_GIVEN PROBLEM_
Please return the full listing below without altering anything.

_SOURCE EXCERPT_

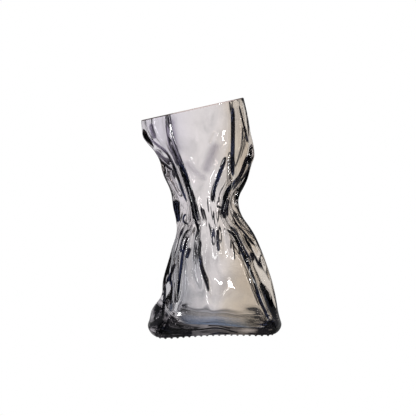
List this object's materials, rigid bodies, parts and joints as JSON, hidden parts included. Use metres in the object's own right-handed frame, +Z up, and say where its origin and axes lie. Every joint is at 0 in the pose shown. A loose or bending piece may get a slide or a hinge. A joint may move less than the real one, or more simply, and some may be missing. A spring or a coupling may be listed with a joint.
{
  "type": "vase",
  "caption": "Smoke-grey glass vase shaped like a crumpled paper bag, pinched and pleated at the waist, with a slanted rim and a thick foot.",
  "frame": {"origin": "middle of the vase's box, on the plane the stippled foot stands on", "axes": "+Z up along the height, -Y towards the front panel, +X towards the tall end of the rim"},
  "size_m": [0.1268, 0.0826, 0.2101],
  "materials": {
    "smoke_glass": "clear, glossy, tinted smoke grey in the glass itself"
  },
  "bodies": {
    "root": {"vase": "smoke_glass"}
  },
  "joints": []
}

_TASK RESULT_
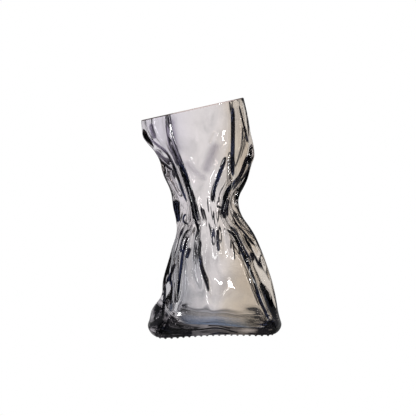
List this object's materials, rigid bodies, parts and joints as JSON, hidden parts included. Use metres in the object's own right-handed frame, +Z up, and say where its origin and axes lie. Every joint is at 0 in the pose shown. A loose or bending piece may get a slide or a hinge. A joint may move less than the real one, or more simply, and some may be missing. A spring or a coupling may be listed with a joint.
{
  "type": "vase",
  "caption": "Smoke-grey glass vase shaped like a crumpled paper bag, pinched and pleated at the waist, with a slanted rim and a thick foot.",
  "frame": {"origin": "middle of the vase's box, on the plane the stippled foot stands on", "axes": "+Z up along the height, -Y towards the front panel, +X towards the tall end of the rim"},
  "size_m": [0.1268, 0.0826, 0.2101],
  "materials": {
    "smoke_glass": "clear, glossy, tinted smoke grey in the glass itself"
  },
  "bodies": {
    "root": {"vase": "smoke_glass"}
  },
  "joints": []
}